───── Recorded data

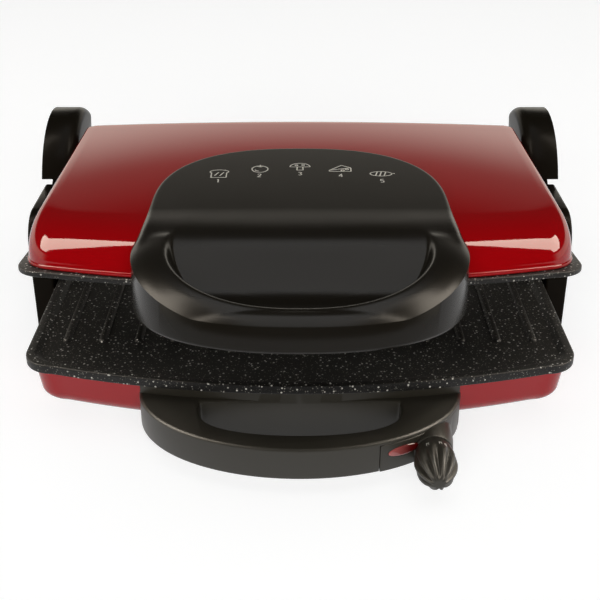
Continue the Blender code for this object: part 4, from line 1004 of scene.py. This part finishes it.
# Printed pictograms
# Five small pictures of things to grill stand in an arc on the handle's top, each over a plain number from
# 1 to 5. They are pad-printed in off-white ink a few hundredths of a millimetre thick, so they follow the
# moulding. Their lines are drawn in units of about a millimetre.
print_ink, shader = finish_named("pad_printing_ink", "#D9D6CC", 0.6)
stipple(print_ink, shader, 0.3 * MM, 0.01 * MM)
ink_height = 0.06 * MM
stroke = 0.8 * MM
print_spacing = 27.0 * MM
print_row = 90.0 * MM
print_sag = 13.0 * MM
picture_width, picture_height = 1.1 * MM, 1.5 * MM
digit_height = 1.4 * MM
digit_fall = 16.0 * MM
digits = {"1": [((0.5, 3.2), (1.3, 4), (1.3, 0))],
          "2": [((0, 3.2), (0.4, 3.8), (1, 4), (1.7, 3.7), (1.9, 3), (1.5, 2.1), (0, 0), (2.1, 0))],
          "3": [((0, 3.6), (1, 4), (1.8, 3.6), (1.8, 2.6), (1, 2.1), (1.9, 1.5), (1.9, 0.6), (1, 0),
                 (0, 0.4))],
          "4": [((1.6, 0), (1.6, 4), (0, 1.3), (2.3, 1.3))],
          "5": [((1.9, 4), (0.3, 4), (0.1, 2.3), (1.1, 2.5), (1.9, 1.8), (1.9, 0.6), (1, 0), (0, 0.4))]}


def oval(x, y, across, up, start=0, end=360, steps=28):
    points = []
    for i in range(steps + 1):
        angle = math.radians(start + (end - start) * i / steps)
        points.append((x + across * math.cos(angle), y + up * math.sin(angle)))
    return points


toast = oval(0, 2.6, 5.6, 2.4, -20, 200) + [(-4.6, 1.2), (-4.6, -4.6), (4.6, -4.6), (4.6, 1.2), (5.3, 1.8)]
mushroom = oval(0, 0, 6.2, 4.8, 0, 180) + [(-6.2, 0), (6.2, 0)]
cheese = [(-6.6, -3.6), (6.6, -3.6), (6.6, 1.2), (-6.6, -3.6 + 1.4), (-6.6, -3.6)]
pictures = ([toast, [(-2.6, -2.4), (-0.4, 1.8)], [(0.6, -2.4), (2.8, 1.8)]],
            [oval(0, -0.6, 4.9, 4.2), [(-2.6, 3.4), (0, 2.2), (2.6, 3.4)], [(0, 2.2), (0, 4.8)],
             oval(0, -0.6, 3.2, 2.6, 200, 260, 8)],
            [mushroom, [(-1.7, 0), (-1.9, -4.2), (1.9, -4.2), (1.7, 0)], oval(-2.2, 2.2, 0.8, 0.7, steps=12),
             oval(1.9, 2.5, 0.8, 0.7, steps=12)],
            [cheese, [(6.6, 1.2), (1.0, 4.2), (-6.6, -2.2)], oval(1.6, -2.2, 1.0, 0.8, steps=12),
             oval(4.3, -0.8, 0.9, 0.8, steps=12)],
            [oval(0, 0, 6.6, 2.9), [(-3.4, -2.3), (-2.0, 2.5)], [(-0.9, -2.7), (0.5, 2.7)],
             [(1.7, -2.6), (3.1, 2.3)], [(6.6, 0), (8.4, 0.5)]])


def ribbon(line, width, lay):
    """A flat stroke along a line; lay gives the place of each of its points."""
    fine = [line[0]]
    for (a, b), (c, d) in zip(line, line[1:]):
        parts = max(1, round(math.hypot(c - a, d - b) / (1.0 * MM)))
        fine += [(a + (c - a) * i / parts, b + (d - b) * i / parts) for i in range(1, parts + 1)]
    rows = []
    for i, (a, b) in enumerate(fine):
        before, after = fine[max(0, i - 1)], fine[min(len(fine) - 1, i + 1)]
        along = Vector((after[0] - before[0], after[1] - before[1])).normalized()
        across = Vector((-along.y, along.x)) * width / 2
        rows.append([lay(a - across.x, b - across.y), lay(a + across.x, b + across.y)])
    return rows


def printed(name, lines, width, lay):
    """Flat strokes of ink in one mesh."""
    points, faces = [], []
    for line in lines:
        rows = ribbon(line, width, lay)
        first = len(points)
        points += [point for row in rows for point in row]
        faces += [(first + 2 * i, first + 2 * i + 2, first + 2 * i + 3, first + 2 * i + 1)
                  for i in range(len(rows) - 1)]
    data = bpy.data.meshes.new(name)
    data.from_pydata(points, [], faces)
    piece = bpy.data.objects.new(name, data)
    bpy.context.scene.collection.objects.link(piece)
    return piece


lines = []
for i, picture in enumerate(pictures):
    x = (i - 2) * print_spacing
    y = print_row - print_sag * ((i - 2) / 2) ** 2
    lines += [[(x + a * picture_width, y + b * picture_height) for a, b in line] for line in picture]
    lines += [[(x + (a - 1) * picture_width, y + b * digit_height - digit_fall) for a, b in line]
              for line in digits[str(i + 1)]]
prints = printed("printed_pictograms", lines, stroke,
                 lambda x, y: (x, lid_y + y, parting_rise + hood_height(x, y, grip_front) + ink_height))
prints.data.transform(lid_place)
dress(prints, print_ink)
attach(prints, "lid")

# Base handle
# A D-shaped moulding on the front of the tub, with an opening for the fingers, a wall behind them and a thin
# upstand to the plate's rim. Its right front is stepped back for the fascia; a well takes the thermostat.
handle_half_width = 99.0 * MM
handle_front = 86.0 * MM
handle_root = 20.0 * MM
handle_back = 8.0 * MM
handle_top = 34.0 * MM
handle_bottom = 13.0 * MM
handle_round = 2.2 * MM
finger_half_width = handle_half_width - 38.2 * MM
finger_front = 70.4 * MM
finger_rear = 34.8 * MM
finger_wall = 4.0 * MM
wall_bottom = 6.0 * MM
upstand = 1.8 * MM
panel_lip = 2.4 * MM
finger_fullness = 0.55
panel_end = handle_half_width - 2.0 * MM
panel_start = panel_end - 51.0 * MM
panel_depth = 6.0 * MM
shaft_hole = 3.6 * MM
shaft_end = 37.4 * MM
well_half = 8.0 * MM
well_shift = 3.5 * MM
knob_x = joints["knob_turn"]["pos_m"][0]
knob_z = joints["knob_turn"]["pos_m"][2]
lens_x = knob_x - 17.6 * MM
lens_z = 24.6 * MM
lens_half_width = 9.5 * MM
lens_half_height = 3.2 * MM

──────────

**Work instructions:** Set down, exactly as written, each line of the data from its opening line through the one containing "return points". Output nothing more.

**Task answer:**
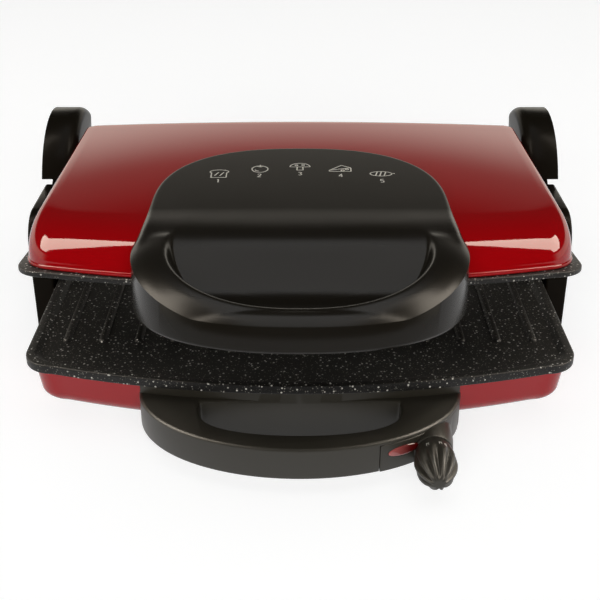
Continue the Blender code for this object: part 4, from line 1004 of scene.py. This part finishes it.
# Printed pictograms
# Five small pictures of things to grill stand in an arc on the handle's top, each over a plain number from
# 1 to 5. They are pad-printed in off-white ink a few hundredths of a millimetre thick, so they follow the
# moulding. Their lines are drawn in units of about a millimetre.
print_ink, shader = finish_named("pad_printing_ink", "#D9D6CC", 0.6)
stipple(print_ink, shader, 0.3 * MM, 0.01 * MM)
ink_height = 0.06 * MM
stroke = 0.8 * MM
print_spacing = 27.0 * MM
print_row = 90.0 * MM
print_sag = 13.0 * MM
picture_width, picture_height = 1.1 * MM, 1.5 * MM
digit_height = 1.4 * MM
digit_fall = 16.0 * MM
digits = {"1": [((0.5, 3.2), (1.3, 4), (1.3, 0))],
          "2": [((0, 3.2), (0.4, 3.8), (1, 4), (1.7, 3.7), (1.9, 3), (1.5, 2.1), (0, 0), (2.1, 0))],
          "3": [((0, 3.6), (1, 4), (1.8, 3.6), (1.8, 2.6), (1, 2.1), (1.9, 1.5), (1.9, 0.6), (1, 0),
                 (0, 0.4))],
          "4": [((1.6, 0), (1.6, 4), (0, 1.3), (2.3, 1.3))],
          "5": [((1.9, 4), (0.3, 4), (0.1, 2.3), (1.1, 2.5), (1.9, 1.8), (1.9, 0.6), (1, 0), (0, 0.4))]}


def oval(x, y, across, up, start=0, end=360, steps=28):
    points = []
    for i in range(steps + 1):
        angle = math.radians(start + (end - start) * i / steps)
        points.append((x + across * math.cos(angle), y + up * math.sin(angle)))
    return points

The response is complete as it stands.